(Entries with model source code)
start

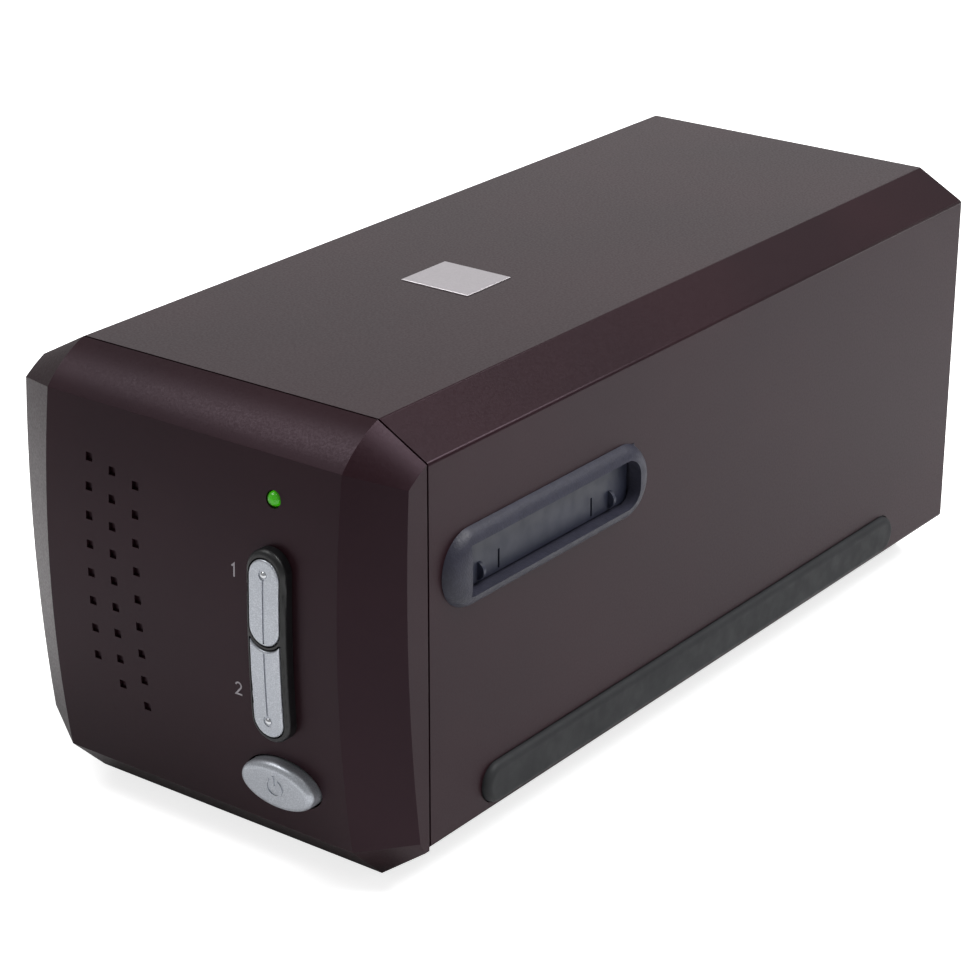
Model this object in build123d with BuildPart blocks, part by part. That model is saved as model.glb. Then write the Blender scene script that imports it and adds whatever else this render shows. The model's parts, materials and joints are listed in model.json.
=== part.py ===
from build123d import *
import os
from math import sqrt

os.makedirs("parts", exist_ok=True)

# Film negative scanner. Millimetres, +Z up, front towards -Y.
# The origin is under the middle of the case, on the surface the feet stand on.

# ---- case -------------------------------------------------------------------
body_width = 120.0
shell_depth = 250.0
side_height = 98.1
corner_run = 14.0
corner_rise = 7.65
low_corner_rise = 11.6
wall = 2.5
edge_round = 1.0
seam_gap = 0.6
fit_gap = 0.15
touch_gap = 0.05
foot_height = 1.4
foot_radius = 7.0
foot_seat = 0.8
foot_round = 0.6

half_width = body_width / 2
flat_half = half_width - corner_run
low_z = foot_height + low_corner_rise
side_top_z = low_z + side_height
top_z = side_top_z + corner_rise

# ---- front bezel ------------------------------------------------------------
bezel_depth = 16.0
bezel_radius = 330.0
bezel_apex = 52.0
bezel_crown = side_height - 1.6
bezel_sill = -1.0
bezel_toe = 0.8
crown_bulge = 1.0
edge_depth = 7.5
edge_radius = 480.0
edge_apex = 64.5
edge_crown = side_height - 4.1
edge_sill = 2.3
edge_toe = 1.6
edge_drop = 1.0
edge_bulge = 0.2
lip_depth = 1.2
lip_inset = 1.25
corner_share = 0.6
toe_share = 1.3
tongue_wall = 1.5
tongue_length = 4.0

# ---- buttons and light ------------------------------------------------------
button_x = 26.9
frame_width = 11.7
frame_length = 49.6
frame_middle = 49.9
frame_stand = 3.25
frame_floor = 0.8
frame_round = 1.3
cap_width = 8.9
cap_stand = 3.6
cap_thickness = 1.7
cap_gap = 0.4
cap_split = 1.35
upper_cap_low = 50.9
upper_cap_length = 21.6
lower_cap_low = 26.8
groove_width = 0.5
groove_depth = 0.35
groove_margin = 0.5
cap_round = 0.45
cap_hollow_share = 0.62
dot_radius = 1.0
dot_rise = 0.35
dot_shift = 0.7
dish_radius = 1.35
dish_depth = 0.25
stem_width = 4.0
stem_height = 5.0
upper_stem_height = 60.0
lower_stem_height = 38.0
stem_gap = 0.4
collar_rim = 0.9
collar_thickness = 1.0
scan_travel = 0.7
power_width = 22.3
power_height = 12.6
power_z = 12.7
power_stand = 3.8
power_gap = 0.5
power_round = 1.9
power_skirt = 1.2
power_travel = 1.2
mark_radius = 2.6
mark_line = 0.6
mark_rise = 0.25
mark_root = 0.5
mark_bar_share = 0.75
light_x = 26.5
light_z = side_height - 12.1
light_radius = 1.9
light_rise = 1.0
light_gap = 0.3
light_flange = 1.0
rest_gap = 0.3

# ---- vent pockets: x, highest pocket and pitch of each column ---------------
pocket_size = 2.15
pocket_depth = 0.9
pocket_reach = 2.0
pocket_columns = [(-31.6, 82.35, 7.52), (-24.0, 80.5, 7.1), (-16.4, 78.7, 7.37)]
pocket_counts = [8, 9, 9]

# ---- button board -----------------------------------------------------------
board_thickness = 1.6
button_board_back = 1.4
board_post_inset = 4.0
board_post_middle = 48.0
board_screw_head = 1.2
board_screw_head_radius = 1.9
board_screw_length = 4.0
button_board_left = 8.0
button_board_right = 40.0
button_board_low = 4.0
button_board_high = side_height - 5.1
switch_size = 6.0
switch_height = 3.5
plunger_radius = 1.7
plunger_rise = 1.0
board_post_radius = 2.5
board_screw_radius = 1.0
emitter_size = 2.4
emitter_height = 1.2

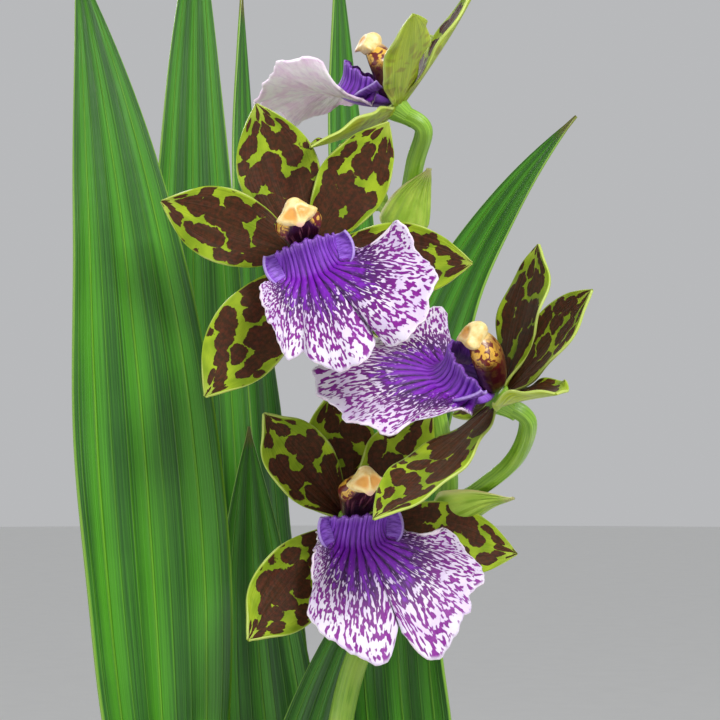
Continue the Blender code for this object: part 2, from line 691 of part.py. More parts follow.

end

- _Goal_:
Repeat the listing in full, keeping every line exactly as it is.

- _Right answer_:
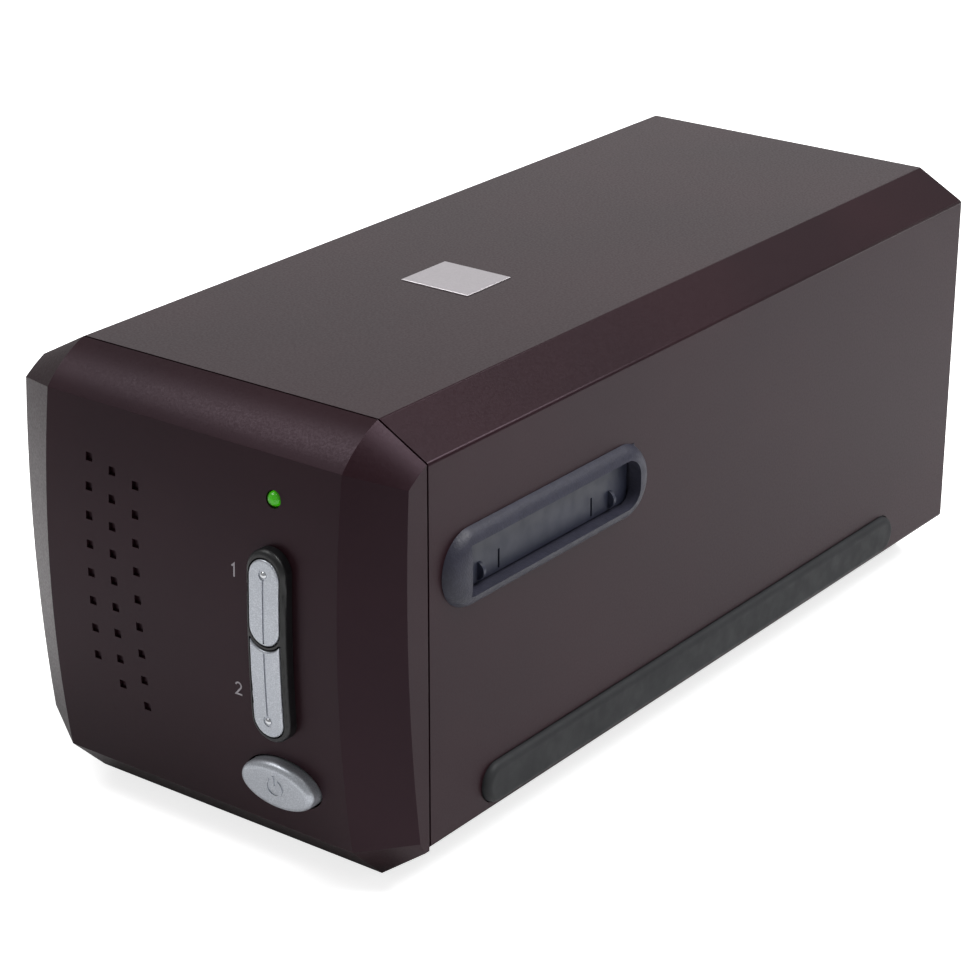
Model this object in build123d with BuildPart blocks, part by part. That model is saved as model.glb. Then write the Blender scene script that imports it and adds whatever else this render shows. The model's parts, materials and joints are listed in model.json.
=== part.py ===
from build123d import *
import os
from math import sqrt

os.makedirs("parts", exist_ok=True)

# Film negative scanner. Millimetres, +Z up, front towards -Y.
# The origin is under the middle of the case, on the surface the feet stand on.

# ---- case -------------------------------------------------------------------
body_width = 120.0
shell_depth = 250.0
side_height = 98.1
corner_run = 14.0
corner_rise = 7.65
low_corner_rise = 11.6
wall = 2.5
edge_round = 1.0
seam_gap = 0.6
fit_gap = 0.15
touch_gap = 0.05
foot_height = 1.4
foot_radius = 7.0
foot_seat = 0.8
foot_round = 0.6

half_width = body_width / 2
flat_half = half_width - corner_run
low_z = foot_height + low_corner_rise
side_top_z = low_z + side_height
top_z = side_top_z + corner_rise

# ---- front bezel ------------------------------------------------------------
bezel_depth = 16.0
bezel_radius = 330.0
bezel_apex = 52.0
bezel_crown = side_height - 1.6
bezel_sill = -1.0
bezel_toe = 0.8
crown_bulge = 1.0
edge_depth = 7.5
edge_radius = 480.0
edge_apex = 64.5
edge_crown = side_height - 4.1
edge_sill = 2.3
edge_toe = 1.6
edge_drop = 1.0
edge_bulge = 0.2
lip_depth = 1.2
lip_inset = 1.25
corner_share = 0.6
toe_share = 1.3
tongue_wall = 1.5
tongue_length = 4.0

# ---- buttons and light ------------------------------------------------------
button_x = 26.9
frame_width = 11.7
frame_length = 49.6
frame_middle = 49.9
frame_stand = 3.25
frame_floor = 0.8
frame_round = 1.3
cap_width = 8.9
cap_stand = 3.6
cap_thickness = 1.7
cap_gap = 0.4
cap_split = 1.35
upper_cap_low = 50.9
upper_cap_length = 21.6
lower_cap_low = 26.8
groove_width = 0.5
groove_depth = 0.35
groove_margin = 0.5
cap_round = 0.45
cap_hollow_share = 0.62
dot_radius = 1.0
dot_rise = 0.35
dot_shift = 0.7
dish_radius = 1.35
dish_depth = 0.25
stem_width = 4.0
stem_height = 5.0
upper_stem_height = 60.0
lower_stem_height = 38.0
stem_gap = 0.4
collar_rim = 0.9
collar_thickness = 1.0
scan_travel = 0.7
power_width = 22.3
power_height = 12.6
power_z = 12.7
power_stand = 3.8
power_gap = 0.5
power_round = 1.9
power_skirt = 1.2
power_travel = 1.2
mark_radius = 2.6
mark_line = 0.6
mark_rise = 0.25
mark_root = 0.5
mark_bar_share = 0.75
light_x = 26.5
light_z = side_height - 12.1
light_radius = 1.9
light_rise = 1.0
light_gap = 0.3
light_flange = 1.0
rest_gap = 0.3

# ---- vent pockets: x, highest pocket and pitch of each column ---------------
pocket_size = 2.15
pocket_depth = 0.9
pocket_reach = 2.0
pocket_columns = [(-31.6, 82.35, 7.52), (-24.0, 80.5, 7.1), (-16.4, 78.7, 7.37)]
pocket_counts = [8, 9, 9]

# ---- button board -----------------------------------------------------------
board_thickness = 1.6
button_board_back = 1.4
board_post_inset = 4.0
board_post_middle = 48.0
board_screw_head = 1.2
board_screw_head_radius = 1.9
board_screw_length = 4.0
button_board_left = 8.0
button_board_right = 40.0
button_board_low = 4.0
button_board_high = side_height - 5.1
switch_size = 6.0
switch_height = 3.5
plunger_radius = 1.7
plunger_rise = 1.0
board_post_radius = 2.5
board_screw_radius = 1.0
emitter_size = 2.4
emitter_height = 1.2

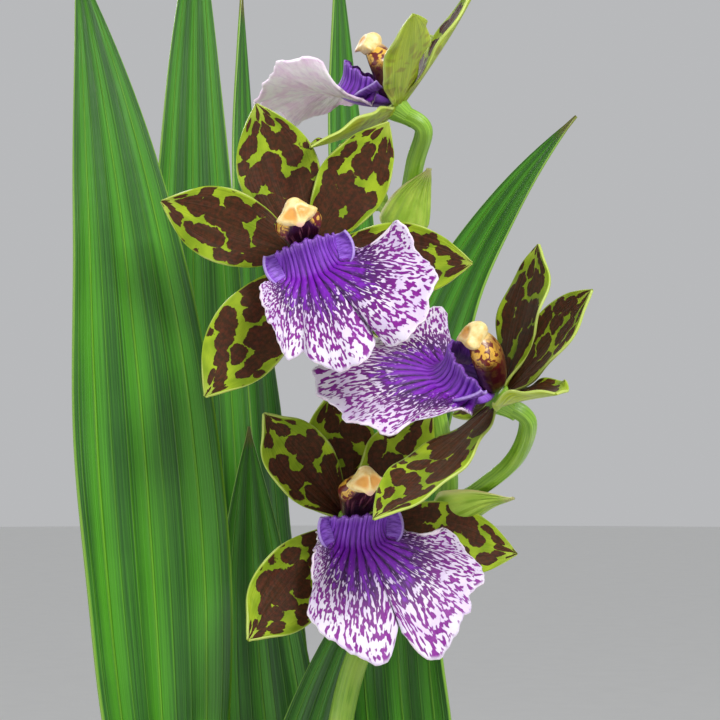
Continue the Blender code for this object: part 2, from line 691 of part.py. More parts follow.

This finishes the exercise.